▸ RECORDED INFORMATION:
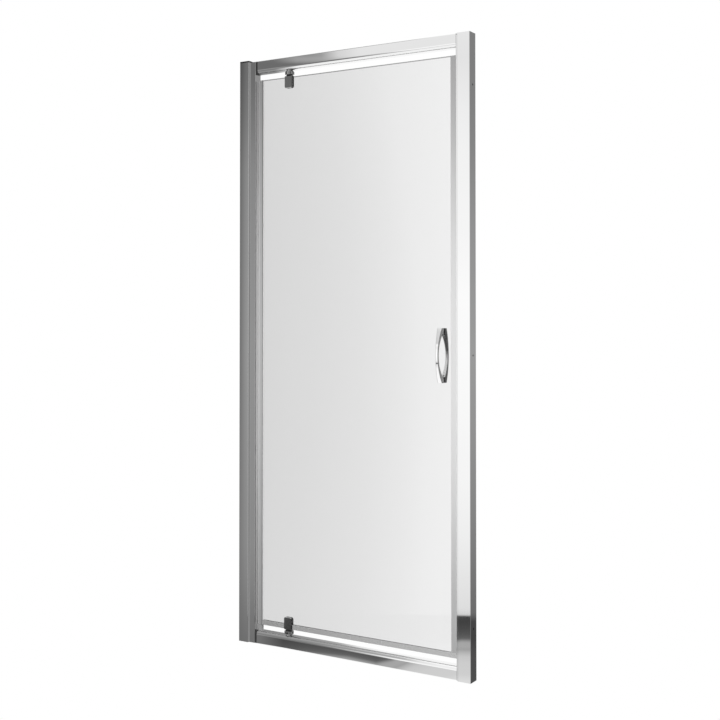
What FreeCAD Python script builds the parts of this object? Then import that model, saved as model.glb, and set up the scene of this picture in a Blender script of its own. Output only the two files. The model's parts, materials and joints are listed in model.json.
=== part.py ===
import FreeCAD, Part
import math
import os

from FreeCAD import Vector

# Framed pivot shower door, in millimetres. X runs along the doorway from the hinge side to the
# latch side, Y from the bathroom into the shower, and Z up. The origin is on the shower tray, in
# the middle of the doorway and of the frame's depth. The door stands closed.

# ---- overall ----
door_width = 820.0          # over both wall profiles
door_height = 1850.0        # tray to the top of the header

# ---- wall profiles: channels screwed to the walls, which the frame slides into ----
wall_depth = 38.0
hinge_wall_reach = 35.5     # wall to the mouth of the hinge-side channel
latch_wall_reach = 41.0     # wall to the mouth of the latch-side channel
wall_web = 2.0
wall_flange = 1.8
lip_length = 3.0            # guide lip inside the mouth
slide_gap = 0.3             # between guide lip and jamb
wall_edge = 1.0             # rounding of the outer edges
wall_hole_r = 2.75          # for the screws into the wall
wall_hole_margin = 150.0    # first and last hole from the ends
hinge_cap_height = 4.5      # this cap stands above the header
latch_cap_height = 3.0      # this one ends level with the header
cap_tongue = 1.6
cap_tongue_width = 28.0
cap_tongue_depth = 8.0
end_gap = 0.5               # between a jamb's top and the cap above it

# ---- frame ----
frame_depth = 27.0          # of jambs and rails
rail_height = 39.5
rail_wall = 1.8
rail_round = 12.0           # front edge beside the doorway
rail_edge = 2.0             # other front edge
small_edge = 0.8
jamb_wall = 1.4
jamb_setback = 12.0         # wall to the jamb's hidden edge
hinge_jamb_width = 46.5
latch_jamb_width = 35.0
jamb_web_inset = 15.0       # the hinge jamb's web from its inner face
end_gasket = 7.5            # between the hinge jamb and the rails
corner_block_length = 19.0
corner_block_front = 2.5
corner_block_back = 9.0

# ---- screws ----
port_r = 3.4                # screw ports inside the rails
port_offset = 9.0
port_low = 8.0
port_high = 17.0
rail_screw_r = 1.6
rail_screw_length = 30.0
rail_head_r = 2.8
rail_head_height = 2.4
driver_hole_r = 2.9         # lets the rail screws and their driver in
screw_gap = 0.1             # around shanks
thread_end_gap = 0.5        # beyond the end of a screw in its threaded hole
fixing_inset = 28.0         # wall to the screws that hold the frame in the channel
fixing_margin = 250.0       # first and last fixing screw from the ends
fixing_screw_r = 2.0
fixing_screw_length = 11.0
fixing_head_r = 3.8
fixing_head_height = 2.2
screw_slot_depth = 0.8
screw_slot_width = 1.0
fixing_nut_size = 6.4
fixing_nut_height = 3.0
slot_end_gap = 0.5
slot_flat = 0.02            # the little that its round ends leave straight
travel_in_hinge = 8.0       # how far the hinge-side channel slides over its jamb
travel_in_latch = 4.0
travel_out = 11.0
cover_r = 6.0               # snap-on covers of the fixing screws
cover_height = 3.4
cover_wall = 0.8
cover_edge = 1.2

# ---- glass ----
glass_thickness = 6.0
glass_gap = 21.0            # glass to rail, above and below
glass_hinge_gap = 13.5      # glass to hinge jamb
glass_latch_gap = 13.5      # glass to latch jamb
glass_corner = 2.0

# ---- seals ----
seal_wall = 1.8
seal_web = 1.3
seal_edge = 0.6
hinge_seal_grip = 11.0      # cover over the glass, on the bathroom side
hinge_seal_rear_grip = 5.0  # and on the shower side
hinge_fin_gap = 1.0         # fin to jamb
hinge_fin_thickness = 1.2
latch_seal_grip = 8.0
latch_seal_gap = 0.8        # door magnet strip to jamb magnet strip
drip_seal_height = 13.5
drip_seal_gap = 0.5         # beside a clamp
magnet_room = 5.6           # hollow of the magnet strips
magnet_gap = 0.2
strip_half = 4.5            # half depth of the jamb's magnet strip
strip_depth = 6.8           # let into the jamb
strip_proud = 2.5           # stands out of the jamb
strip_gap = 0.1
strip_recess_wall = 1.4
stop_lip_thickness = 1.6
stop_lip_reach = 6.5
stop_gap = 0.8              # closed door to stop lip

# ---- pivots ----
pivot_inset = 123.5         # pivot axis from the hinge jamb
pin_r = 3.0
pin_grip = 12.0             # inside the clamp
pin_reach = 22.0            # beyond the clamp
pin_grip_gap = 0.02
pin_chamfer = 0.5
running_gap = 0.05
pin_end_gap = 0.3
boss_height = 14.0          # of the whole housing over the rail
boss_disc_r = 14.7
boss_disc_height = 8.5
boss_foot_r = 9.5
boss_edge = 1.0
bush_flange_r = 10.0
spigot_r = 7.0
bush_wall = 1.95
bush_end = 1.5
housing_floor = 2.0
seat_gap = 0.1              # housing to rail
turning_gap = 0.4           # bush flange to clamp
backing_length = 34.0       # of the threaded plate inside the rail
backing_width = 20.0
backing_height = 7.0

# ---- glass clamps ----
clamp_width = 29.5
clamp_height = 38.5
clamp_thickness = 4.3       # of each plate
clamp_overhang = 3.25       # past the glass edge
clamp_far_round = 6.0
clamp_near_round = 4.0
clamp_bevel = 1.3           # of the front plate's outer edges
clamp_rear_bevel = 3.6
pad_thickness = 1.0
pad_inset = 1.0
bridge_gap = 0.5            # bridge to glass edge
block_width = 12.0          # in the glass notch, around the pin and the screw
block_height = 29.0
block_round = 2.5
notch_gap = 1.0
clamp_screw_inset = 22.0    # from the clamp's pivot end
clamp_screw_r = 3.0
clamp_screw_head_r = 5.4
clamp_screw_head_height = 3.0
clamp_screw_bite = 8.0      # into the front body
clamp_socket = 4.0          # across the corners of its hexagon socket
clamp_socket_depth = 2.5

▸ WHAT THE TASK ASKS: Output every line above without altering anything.

▸ RESPONSE:
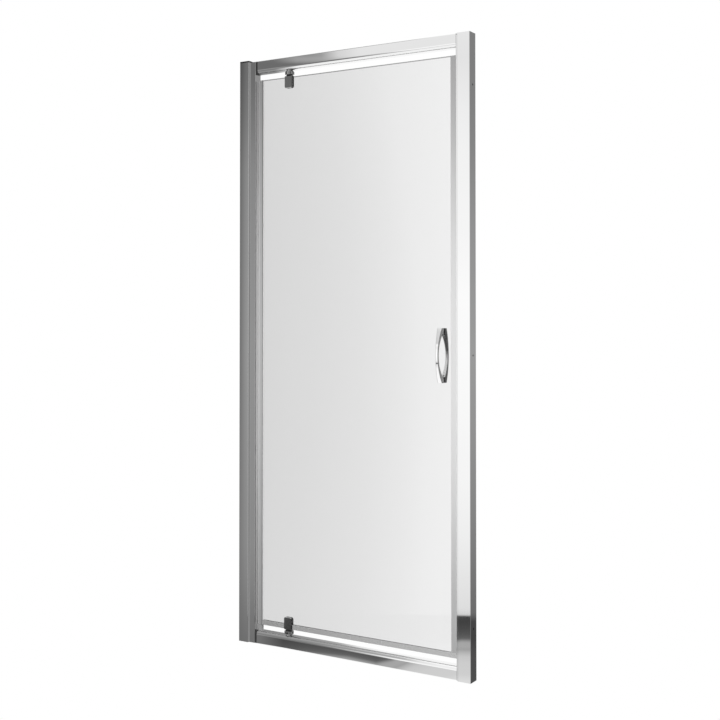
What FreeCAD Python script builds the parts of this object? Then import that model, saved as model.glb, and set up the scene of this picture in a Blender script of its own. Output only the two files. The model's parts, materials and joints are listed in model.json.
=== part.py ===
import FreeCAD, Part
import math
import os

from FreeCAD import Vector

# Framed pivot shower door, in millimetres. X runs along the doorway from the hinge side to the
# latch side, Y from the bathroom into the shower, and Z up. The origin is on the shower tray, in
# the middle of the doorway and of the frame's depth. The door stands closed.

# ---- overall ----
door_width = 820.0          # over both wall profiles
door_height = 1850.0        # tray to the top of the header

# ---- wall profiles: channels screwed to the walls, which the frame slides into ----
wall_depth = 38.0
hinge_wall_reach = 35.5     # wall to the mouth of the hinge-side channel
latch_wall_reach = 41.0     # wall to the mouth of the latch-side channel
wall_web = 2.0
wall_flange = 1.8
lip_length = 3.0            # guide lip inside the mouth
slide_gap = 0.3             # between guide lip and jamb
wall_edge = 1.0             # rounding of the outer edges
wall_hole_r = 2.75          # for the screws into the wall
wall_hole_margin = 150.0    # first and last hole from the ends
hinge_cap_height = 4.5      # this cap stands above the header
latch_cap_height = 3.0      # this one ends level with the header
cap_tongue = 1.6
cap_tongue_width = 28.0
cap_tongue_depth = 8.0
end_gap = 0.5               # between a jamb's top and the cap above it

# ---- frame ----
frame_depth = 27.0          # of jambs and rails
rail_height = 39.5
rail_wall = 1.8
rail_round = 12.0           # front edge beside the doorway
rail_edge = 2.0             # other front edge
small_edge = 0.8
jamb_wall = 1.4
jamb_setback = 12.0         # wall to the jamb's hidden edge
hinge_jamb_width = 46.5
latch_jamb_width = 35.0
jamb_web_inset = 15.0       # the hinge jamb's web from its inner face
end_gasket = 7.5            # between the hinge jamb and the rails
corner_block_length = 19.0
corner_block_front = 2.5
corner_block_back = 9.0

# ---- screws ----
port_r = 3.4                # screw ports inside the rails
port_offset = 9.0
port_low = 8.0
port_high = 17.0
rail_screw_r = 1.6
rail_screw_length = 30.0
rail_head_r = 2.8
rail_head_height = 2.4
driver_hole_r = 2.9         # lets the rail screws and their driver in
screw_gap = 0.1             # around shanks
thread_end_gap = 0.5        # beyond the end of a screw in its threaded hole
fixing_inset = 28.0         # wall to the screws that hold the frame in the channel
fixing_margin = 250.0       # first and last fixing screw from the ends
fixing_screw_r = 2.0
fixing_screw_length = 11.0
fixing_head_r = 3.8
fixing_head_height = 2.2
screw_slot_depth = 0.8
screw_slot_width = 1.0
fixing_nut_size = 6.4
fixing_nut_height = 3.0
slot_end_gap = 0.5
slot_flat = 0.02            # the little that its round ends leave straight
travel_in_hinge = 8.0       # how far the hinge-side channel slides over its jamb
travel_in_latch = 4.0
travel_out = 11.0
cover_r = 6.0               # snap-on covers of the fixing screws
cover_height = 3.4
cover_wall = 0.8
cover_edge = 1.2

# ---- glass ----
glass_thickness = 6.0
glass_gap = 21.0            # glass to rail, above and below
glass_hinge_gap = 13.5      # glass to hinge jamb
glass_latch_gap = 13.5      # glass to latch jamb
glass_corner = 2.0

# ---- seals ----
seal_wall = 1.8
seal_web = 1.3
seal_edge = 0.6
hinge_seal_grip = 11.0      # cover over the glass, on the bathroom side
hinge_seal_rear_grip = 5.0  # and on the shower side
hinge_fin_gap = 1.0         # fin to jamb
hinge_fin_thickness = 1.2
latch_seal_grip = 8.0
latch_seal_gap = 0.8        # door magnet strip to jamb magnet strip
drip_seal_height = 13.5
drip_seal_gap = 0.5         # beside a clamp
magnet_room = 5.6           # hollow of the magnet strips
magnet_gap = 0.2
strip_half = 4.5            # half depth of the jamb's magnet strip
strip_depth = 6.8           # let into the jamb
strip_proud = 2.5           # stands out of the jamb
strip_gap = 0.1
strip_recess_wall = 1.4
stop_lip_thickness = 1.6
stop_lip_reach = 6.5
stop_gap = 0.8              # closed door to stop lip

# ---- pivots ----
pivot_inset = 123.5         # pivot axis from the hinge jamb
pin_r = 3.0
pin_grip = 12.0             # inside the clamp
pin_reach = 22.0            # beyond the clamp
pin_grip_gap = 0.02
pin_chamfer = 0.5
running_gap = 0.05
pin_end_gap = 0.3
boss_height = 14.0          # of the whole housing over the rail
boss_disc_r = 14.7
boss_disc_height = 8.5
boss_foot_r = 9.5
boss_edge = 1.0
bush_flange_r = 10.0
spigot_r = 7.0
bush_wall = 1.95
bush_end = 1.5
housing_floor = 2.0
seat_gap = 0.1              # housing to rail
turning_gap = 0.4           # bush flange to clamp
backing_length = 34.0       # of the threaded plate inside the rail
backing_width = 20.0
backing_height = 7.0

# ---- glass clamps ----
clamp_width = 29.5
clamp_height = 38.5
clamp_thickness = 4.3       # of each plate
clamp_overhang = 3.25       # past the glass edge
clamp_far_round = 6.0
clamp_near_round = 4.0
clamp_bevel = 1.3           # of the front plate's outer edges
clamp_rear_bevel = 3.6
pad_thickness = 1.0
pad_inset = 1.0
bridge_gap = 0.5            # bridge to glass edge
block_width = 12.0          # in the glass notch, around the pin and the screw
block_height = 29.0
block_round = 2.5
notch_gap = 1.0
clamp_screw_inset = 22.0    # from the clamp's pivot end
clamp_screw_r = 3.0
clamp_screw_head_r = 5.4
clamp_screw_head_height = 3.0
clamp_screw_bite = 8.0      # into the front body
clamp_socket = 4.0          # across the corners of its hexagon socket
clamp_socket_depth = 2.5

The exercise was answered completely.